A&S Judging: Mead Criteria / Packaging?

damaris damaris at geocities.com
Wed Oct 23 14:40:13 PDT 1996

Gunnora Hallakarva wrote:

> For example, on a bottle of mead.  (Caveat!! I'm not a brewer! I am a
> dedicated mead DRINKER, and I live with a very good brewer, whose work I
> have observed, however.  A real, expert brewer should be one of the ones to
> set real standards for brewing mead!  These are suggestions!)
> (1) Appearance.  Mead should be clear.  Hunks of pulp or dead yeast bodies
> should not be drifting along inside the bottle like Mississippi river mud.
> Pectin streamers should not make the fluid cloudy. (The remedy for cloudy
> mead is racking several times.  Bad pectin may require addition of
> pectinase: in period an herb called alecost was added for this puropose.)
> (2) Color.  There really isn't a standard color for mead.  Most meads will
> vary from a pale straw yellow through various shades of amber or gold, and
> depending on fruit or spices added, may be brown, red, or even have a purple
> or blue cast.
> (3) Aroma.  Mead should have a nose that includes honey and possibly floral
> or fruit notes.  Some meads will have various spicy odors as well.  It
> should not smell like new bread or like yeast.  There should not be a
> vinegar odor.
> (4) Flavor.  Mead should be aged enough to have a smooth flavor. Aging
> should have proceeded long enough to allow all additive flavors to blend
> smoothly.  There should not be a yeasty flavor.  There should not be vinegar
> flavors.  There should not be a raw alcohol bite in a properly aged brew.
>         (A) Dry mead.  Should not taste sweet, or leave a sticky, sweet
> flavor on the tongue.  Dry meads should be judged much like a white wine,
> and should have most of the same characteristics.
>         (B) Sweet mead.  Should not be syrupy; ie, the acid balance needs to
> be such that the mead tastes sweet, but doesn't leave a syrupy taste on the
> tongue.
> (5) Documentation.  Give the recipe used.  Note where you got the recipe;
> is it one you made up, one that is period that you got from (fill in the
> book title here), or one you have adapted from a period recipe, or one that
> you have adapted from someone else's recipe?  If it is not directly a period
> recipe, you should do enough research to know what a period mead recipe is,
> and it would be a good idea to compare the period recipe to yours:  how is
> yours different, why have you made changes, how is yours similar.
> Documentation should include your stillroom book (see next paragraph), and
> it's a good idea to explain where your brewing process was period, where it
> wasn't, and why you chose the non-period techniques etc.

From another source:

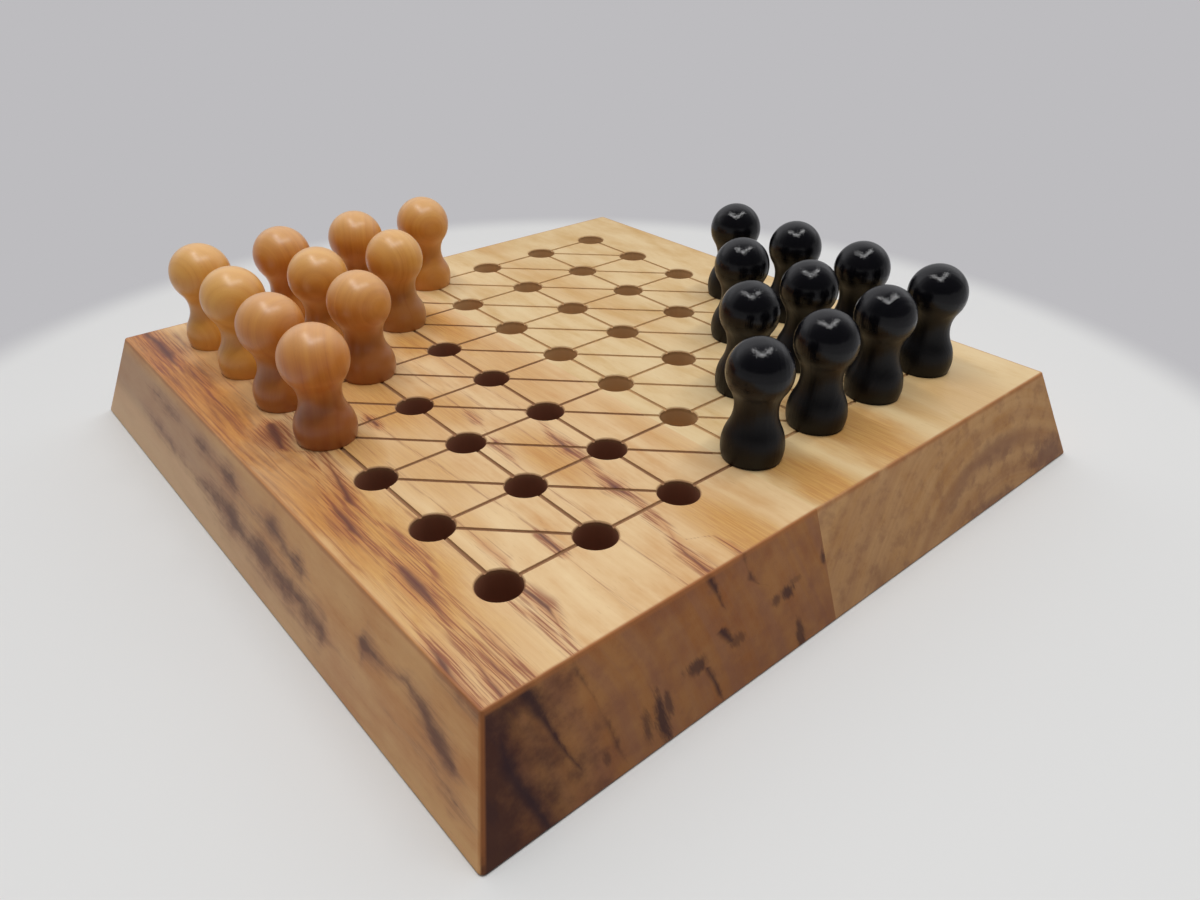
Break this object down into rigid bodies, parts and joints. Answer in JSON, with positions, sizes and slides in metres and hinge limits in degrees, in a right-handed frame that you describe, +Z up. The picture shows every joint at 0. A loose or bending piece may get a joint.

Thanks darlin' for putting out these suggestions.  If I were to have to judge
(God forbid) I would have just had to: taste, hmm, this mead, A is better than 
mead B.  But another person might like the taste of mead B better than mead A.
> During the brewing process, you should keep a stillroom book.  This is a
> record that includes: your orignial ingredients, the procedure you followed,
> temperatures, when you pitched your yeast, what kind of yeast, etc.  You
> should treat this book rather like a lab notebook.  As the fermentation
> progresses, keep notes.  Note when you racked the brew.  Note if you add
> more sugar or honey later.  If you taste the brew along the way, record the
> date and your impressions.  Note down everything you add to the brew and the
> date it was added. It serves to show what exactly you did, and also it
> allows you (and others) to exactly re-create this exact type of brew again
> in the future.

I can't say enough good about this suggestion.  Not only do you know what is 
good.  You know what NOT to do again.  (believe it or not I have a few of those)
This not only is an art but a science.  And those of you mundanely involved in
the sciences as I am probably have to keep a notebook. 
Damaris of Greenhill /mka Susan Wieland
"Mead brewer extrodinaire"
---Azure, three labryses in pall inverted hafts to center
within a bordure or---

A great many people think they are thinking when they are
only rearranging their prejudices.  William James.